Stored data entries:
/---

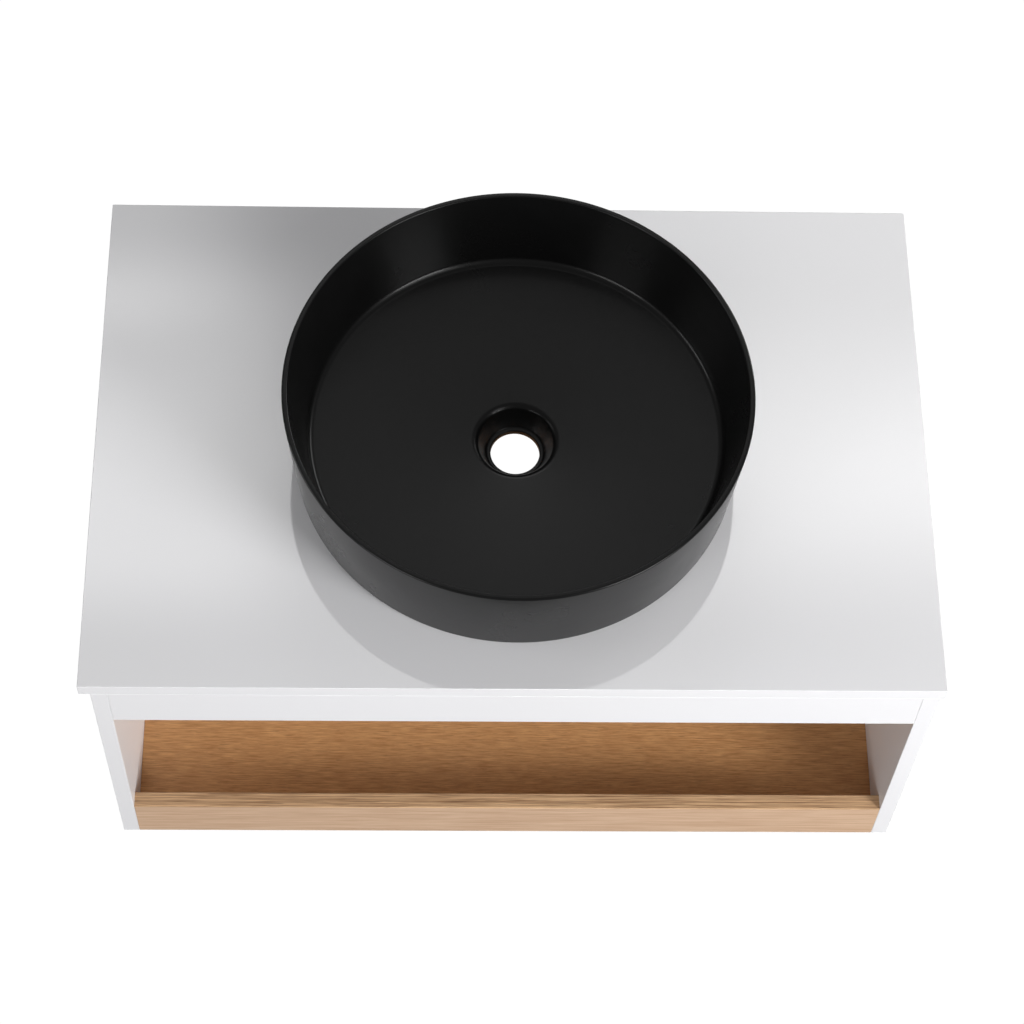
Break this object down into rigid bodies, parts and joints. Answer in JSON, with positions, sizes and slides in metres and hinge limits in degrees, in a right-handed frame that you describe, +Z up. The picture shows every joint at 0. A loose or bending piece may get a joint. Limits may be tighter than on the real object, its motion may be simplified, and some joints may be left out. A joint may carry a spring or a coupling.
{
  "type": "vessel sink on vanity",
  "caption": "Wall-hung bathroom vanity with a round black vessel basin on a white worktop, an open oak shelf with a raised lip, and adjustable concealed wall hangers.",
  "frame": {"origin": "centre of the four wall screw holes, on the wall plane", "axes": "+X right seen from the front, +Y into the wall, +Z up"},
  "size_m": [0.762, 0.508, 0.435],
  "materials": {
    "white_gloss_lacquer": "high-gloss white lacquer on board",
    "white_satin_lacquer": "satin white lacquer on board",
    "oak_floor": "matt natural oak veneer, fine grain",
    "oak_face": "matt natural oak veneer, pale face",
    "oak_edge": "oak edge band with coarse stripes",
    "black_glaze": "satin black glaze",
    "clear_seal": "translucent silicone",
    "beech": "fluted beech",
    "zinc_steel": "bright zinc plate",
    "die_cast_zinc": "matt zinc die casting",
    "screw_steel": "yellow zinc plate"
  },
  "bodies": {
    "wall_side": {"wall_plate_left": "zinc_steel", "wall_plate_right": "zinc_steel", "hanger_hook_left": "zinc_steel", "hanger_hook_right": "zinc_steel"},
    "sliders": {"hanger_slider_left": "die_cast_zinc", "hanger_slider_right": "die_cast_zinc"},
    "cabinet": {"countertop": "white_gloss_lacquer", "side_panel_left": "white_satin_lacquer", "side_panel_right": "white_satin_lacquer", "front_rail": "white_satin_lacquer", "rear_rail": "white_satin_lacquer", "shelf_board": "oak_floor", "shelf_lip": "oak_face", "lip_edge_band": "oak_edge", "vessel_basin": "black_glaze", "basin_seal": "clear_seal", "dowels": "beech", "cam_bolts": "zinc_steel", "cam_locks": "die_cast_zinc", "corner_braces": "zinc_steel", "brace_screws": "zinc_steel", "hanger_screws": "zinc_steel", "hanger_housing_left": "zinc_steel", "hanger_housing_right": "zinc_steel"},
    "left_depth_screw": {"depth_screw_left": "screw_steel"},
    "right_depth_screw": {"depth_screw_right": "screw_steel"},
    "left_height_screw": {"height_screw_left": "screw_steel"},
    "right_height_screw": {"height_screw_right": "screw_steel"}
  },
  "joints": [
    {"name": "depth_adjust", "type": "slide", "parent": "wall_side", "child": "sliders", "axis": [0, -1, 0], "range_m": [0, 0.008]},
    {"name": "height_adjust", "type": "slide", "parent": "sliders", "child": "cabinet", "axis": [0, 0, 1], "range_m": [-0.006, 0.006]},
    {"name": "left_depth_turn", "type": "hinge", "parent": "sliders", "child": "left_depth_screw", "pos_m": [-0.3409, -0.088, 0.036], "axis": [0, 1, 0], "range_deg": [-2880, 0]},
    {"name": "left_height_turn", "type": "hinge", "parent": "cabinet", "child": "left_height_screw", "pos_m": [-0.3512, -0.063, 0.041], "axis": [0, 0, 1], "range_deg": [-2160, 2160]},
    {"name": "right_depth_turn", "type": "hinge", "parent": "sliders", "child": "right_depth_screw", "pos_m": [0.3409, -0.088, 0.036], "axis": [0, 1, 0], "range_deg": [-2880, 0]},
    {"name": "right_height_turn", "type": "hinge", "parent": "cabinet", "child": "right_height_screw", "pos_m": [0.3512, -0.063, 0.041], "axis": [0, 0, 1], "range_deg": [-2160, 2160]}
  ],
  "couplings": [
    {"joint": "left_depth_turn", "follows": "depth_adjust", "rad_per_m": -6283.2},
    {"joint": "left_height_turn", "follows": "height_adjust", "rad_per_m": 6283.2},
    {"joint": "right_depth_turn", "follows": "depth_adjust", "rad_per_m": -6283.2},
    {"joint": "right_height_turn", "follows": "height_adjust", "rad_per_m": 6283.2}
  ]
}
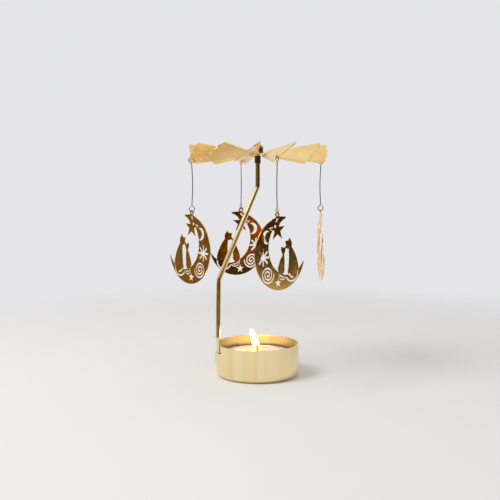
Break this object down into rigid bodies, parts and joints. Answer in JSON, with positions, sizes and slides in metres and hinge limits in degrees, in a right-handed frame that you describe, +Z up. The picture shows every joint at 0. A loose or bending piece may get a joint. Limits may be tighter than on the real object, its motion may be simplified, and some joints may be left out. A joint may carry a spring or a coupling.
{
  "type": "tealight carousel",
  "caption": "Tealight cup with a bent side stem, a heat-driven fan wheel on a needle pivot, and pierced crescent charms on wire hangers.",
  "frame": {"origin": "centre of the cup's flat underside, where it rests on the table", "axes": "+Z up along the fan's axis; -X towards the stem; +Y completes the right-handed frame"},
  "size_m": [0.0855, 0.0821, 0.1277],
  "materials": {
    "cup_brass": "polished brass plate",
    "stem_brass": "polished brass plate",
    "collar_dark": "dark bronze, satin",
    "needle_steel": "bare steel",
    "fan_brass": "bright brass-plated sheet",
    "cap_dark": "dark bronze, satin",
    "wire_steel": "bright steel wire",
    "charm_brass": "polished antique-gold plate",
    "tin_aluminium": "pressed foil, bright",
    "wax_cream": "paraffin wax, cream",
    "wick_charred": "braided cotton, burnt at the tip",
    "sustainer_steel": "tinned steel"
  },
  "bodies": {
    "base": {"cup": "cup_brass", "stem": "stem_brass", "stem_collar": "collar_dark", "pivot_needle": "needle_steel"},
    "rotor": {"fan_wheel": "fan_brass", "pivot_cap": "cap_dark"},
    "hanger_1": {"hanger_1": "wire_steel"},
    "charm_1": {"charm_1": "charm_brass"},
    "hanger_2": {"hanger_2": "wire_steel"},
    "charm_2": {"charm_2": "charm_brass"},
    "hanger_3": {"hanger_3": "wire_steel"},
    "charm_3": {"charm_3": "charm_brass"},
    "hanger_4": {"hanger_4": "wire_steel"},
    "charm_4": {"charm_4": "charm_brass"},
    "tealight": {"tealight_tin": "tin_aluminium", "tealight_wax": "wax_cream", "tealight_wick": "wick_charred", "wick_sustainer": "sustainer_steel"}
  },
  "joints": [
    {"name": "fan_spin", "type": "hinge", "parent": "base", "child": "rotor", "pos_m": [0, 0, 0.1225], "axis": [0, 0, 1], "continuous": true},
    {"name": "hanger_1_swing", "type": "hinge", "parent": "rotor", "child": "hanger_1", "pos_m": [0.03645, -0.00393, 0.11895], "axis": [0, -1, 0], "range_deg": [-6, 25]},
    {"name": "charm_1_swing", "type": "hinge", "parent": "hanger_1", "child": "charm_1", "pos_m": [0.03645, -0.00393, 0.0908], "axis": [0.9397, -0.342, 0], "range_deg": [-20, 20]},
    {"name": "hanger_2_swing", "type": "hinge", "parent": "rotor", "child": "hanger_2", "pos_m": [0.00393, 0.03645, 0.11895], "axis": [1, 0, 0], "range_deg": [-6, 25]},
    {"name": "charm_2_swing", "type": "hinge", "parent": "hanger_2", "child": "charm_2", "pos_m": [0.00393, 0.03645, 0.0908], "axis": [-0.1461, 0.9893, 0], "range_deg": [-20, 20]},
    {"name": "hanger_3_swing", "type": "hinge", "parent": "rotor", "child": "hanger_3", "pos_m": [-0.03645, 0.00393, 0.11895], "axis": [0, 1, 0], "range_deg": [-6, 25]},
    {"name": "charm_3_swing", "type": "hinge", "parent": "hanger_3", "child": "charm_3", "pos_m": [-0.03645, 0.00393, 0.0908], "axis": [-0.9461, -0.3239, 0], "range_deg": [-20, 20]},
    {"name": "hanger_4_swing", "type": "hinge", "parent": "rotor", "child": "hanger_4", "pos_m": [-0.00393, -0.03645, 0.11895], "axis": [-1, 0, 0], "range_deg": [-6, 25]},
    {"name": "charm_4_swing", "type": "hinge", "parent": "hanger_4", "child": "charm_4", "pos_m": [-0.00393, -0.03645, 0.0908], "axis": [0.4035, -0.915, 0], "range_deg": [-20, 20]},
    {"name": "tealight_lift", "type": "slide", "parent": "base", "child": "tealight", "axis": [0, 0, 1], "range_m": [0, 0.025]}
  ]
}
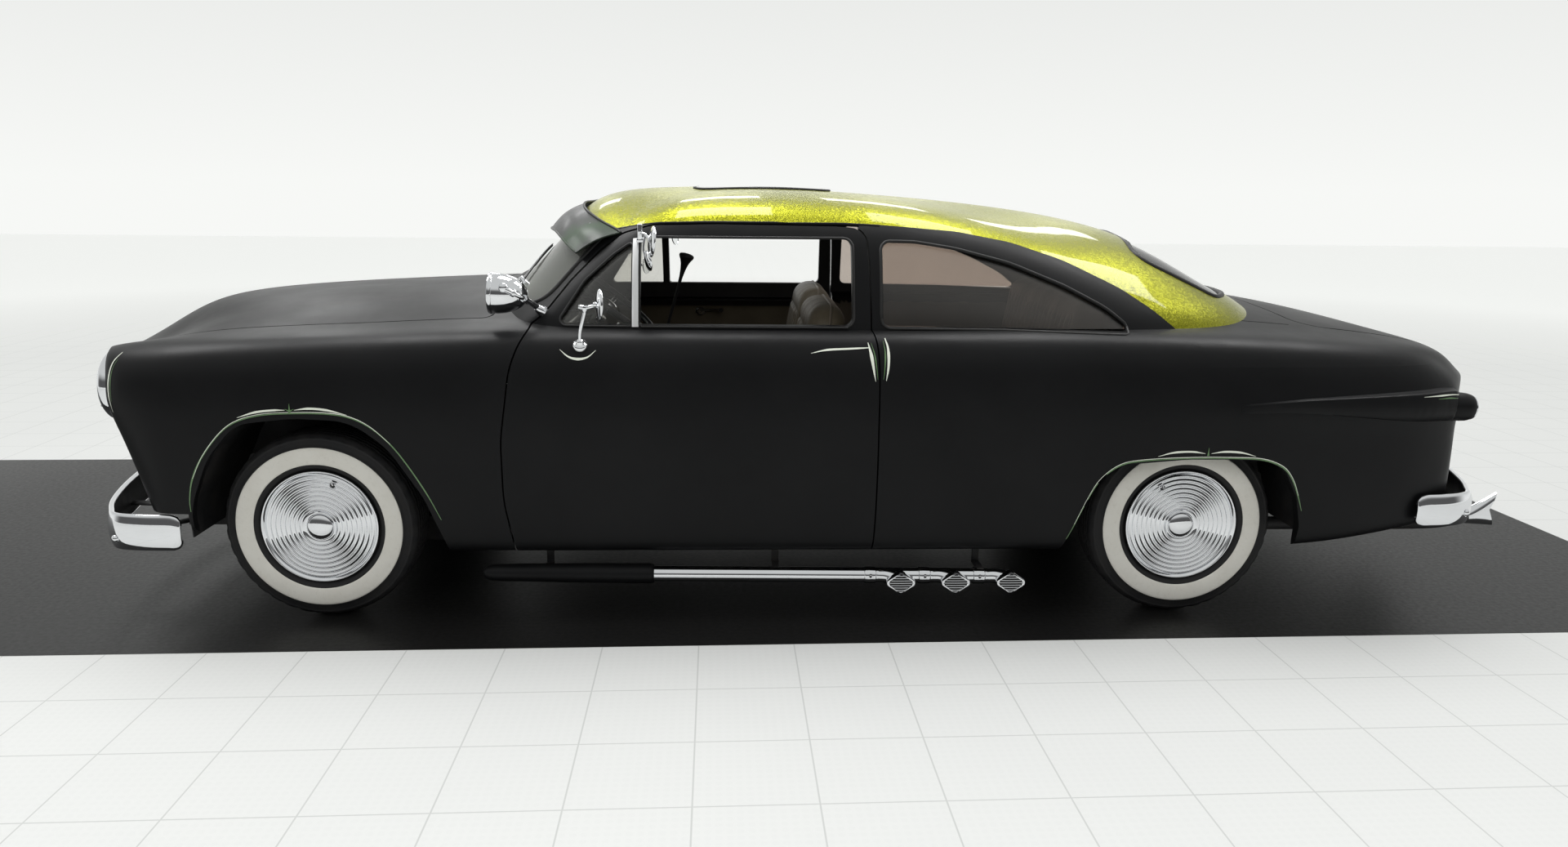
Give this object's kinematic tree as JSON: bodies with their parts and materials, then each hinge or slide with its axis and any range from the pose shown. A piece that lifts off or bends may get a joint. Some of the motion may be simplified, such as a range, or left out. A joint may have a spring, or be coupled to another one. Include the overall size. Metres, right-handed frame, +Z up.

\---

__What you should do__. Find every line holding the word "from"; give their count and nothing else.

__Reply__. 2